13 ans plus tard, le monde a changé, la valse des labels a concentré la puissance au sein de quelques majors qui se battent pour être écoutées sur internet, repressent des vinyles et se désengagent massivement de la promotion, laissant à des sous-traitants cette tâche qui demande beaucoup de travail pour des résultats pas toujours visibles. L'équipe des années 2000 a disparu, RCA a repris les rênes, les gars gèrent Black M, Kyo, Christophe Willem, Miley Cyrus, Shakira, Britney Spears, Justin Timberlake, Mariah Carrey, Michael Jackson, des dizaines d'autres et Tool.

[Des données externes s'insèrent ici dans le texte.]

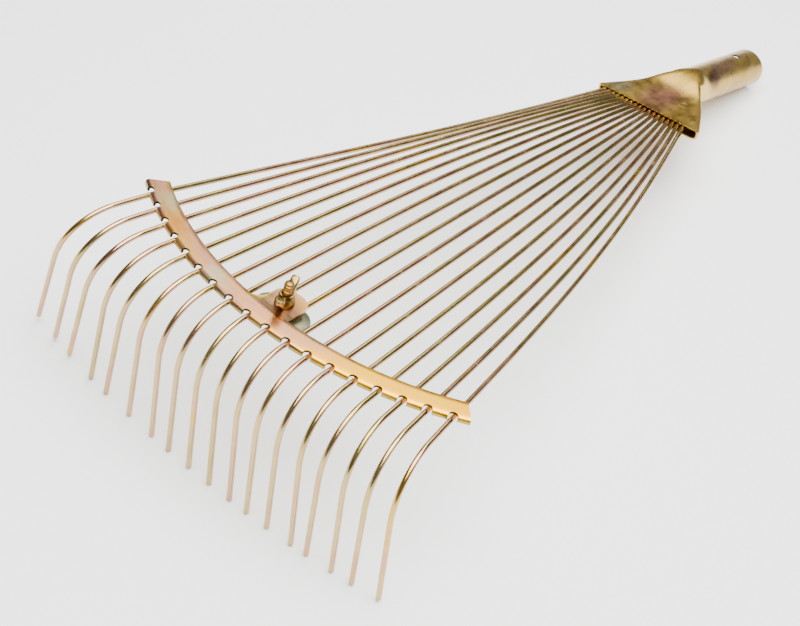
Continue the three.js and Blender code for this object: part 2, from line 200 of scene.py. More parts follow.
@dataclass(frozen=True)
class ZincFinish:
    """Yellow-passivated zinc on steel: a thin chromate film gives gold, olive, green and pink
    clouds, drawn or rolled grain stretches them, and handling leaves duller, rougher patches.
    Some patches, the notch tint and the tints round a wire are painted shade and painted reflection."""

    name: str
    ramp: tuple[tuple[float, str], ...]
    cloud_mm: float = 30.0
    stretch: tuple[float, float, float] = (1.0, 1.0, 1.0)
    rough: tuple[float, float] = (0.2, 0.38)
    grain_mm: float = 0.6
    bump: float = 0.05
    space: Space = Space.OBJECT
    # painted reflection: tints set round a wire by its around attribute, its upper and lower sides apart
    painted_reflection_ramp: tuple[tuple[float, str], ...] = ()
    painted_reflection_mix: float = 0.5
    # tint patches of the film, and a few patches of painted shade and painted reflection
    stains_and_shade: tuple[StainAndShadePatch, ...] = field(default=())
    # painted shade for the faces the notch punch leaves
    notch_shade_tint: str = ""
    marks: tuple[tuple[float, float, float], ...] = ()
    seed: float = 0.0

    def build(self) -> bpy.types.Material:
        """Builds the node material.

        Returns:
            The material, named for the metal and its process.
        """
        made = bpy.data.materials.new(self.name)
        made.use_nodes = True
        tree = made.node_tree
        shader = tree.nodes["Principled BSDF"]
        where = self._where(tree)
        clouds = self._noise(tree, where, self.cloud_mm, self.stretch, 4.0, 0.8)
        colour = self._ramp(tree, clouds, self.ramp)
        # painted reflection: the colour turns round each wire so its upper and lower sides take different
        # tints
        if self.painted_reflection_ramp:
            side = add(tree, "ShaderNodeAttribute", attribute_name="around").outputs["Fac"]
            drift = self._noise(tree, where, self.cloud_mm * 0.7, self.stretch, 2.0, 0.0)
            moved = add(tree, "ShaderNodeMath", {0: drift, 1: 0.3, 2: side}, operation="MULTIPLY_ADD")
            wrapped = add(tree, "ShaderNodeMath", {0: moved.outputs[0], 1: 0.15}, operation="SUBTRACT")
            turned = add(tree, "ShaderNodeMath", {0: wrapped.outputs[0]}, operation="FRACT")
            painted_reflection_band = self._ramp(tree, turned.outputs[0], self.painted_reflection_ramp)
            colour = self._mix(tree, self.painted_reflection_mix, colour, painted_reflection_band)
        # tint patches, some of them painted shade and painted reflection
        for stain_and_shade in self.stains_and_shade:
            colour = self._mix(tree, self._mask(tree, where, stain_and_shade), colour, to_linear(stain_and_shade.tint))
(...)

Aucun n'a besoin de la presse indé pour exister, même si on peut le comprendre, on aurait aimé que l'équipe d'Emmanuel Perrot (ou lui-même) nous le dise par retour de mail ou en décrochant ne serait-ce qu'une fois leur téléphone (nous rappeler étant encore plus compliqué), après tout, c'est leur boulot, non ? A leur décharge, Tool semble aussi se foutre un peu de la gueule du monde (et donc pas seulement de celle de Taylor Swift ou Justin Bieber) avec un objet OVNIesque à 80 €uros qui semble un peu profiter de leur position divine. Encore qu'une version promo "basique" nous irait bien quand même. Bref, pour le moment, on ne donnera pas d'avis sur Fear inoculum parce qu'on se doit de d'abord parler des albums que certains font l'effort de vouloir faire connaître, qu'ils soient eux aussi des poids lourds (Cult of Luna, Korn, Slipknot...) ou bien, pour l'heure, des poids plumes (Show Me Your Universe, Polar Moon, Leahtan, Rouge Gorge Rouge...).

Dans 10 ans, si son contrat est terminé, Tool n'aura plus besoin d'un label, il pourra directement traiter avec les plate-forme de téléchargement et les maquiladoras puis Amazon. De notre côté, on espère qu'il restera des gens comme nous, de simples intermédiaires mais des vrais passionnés.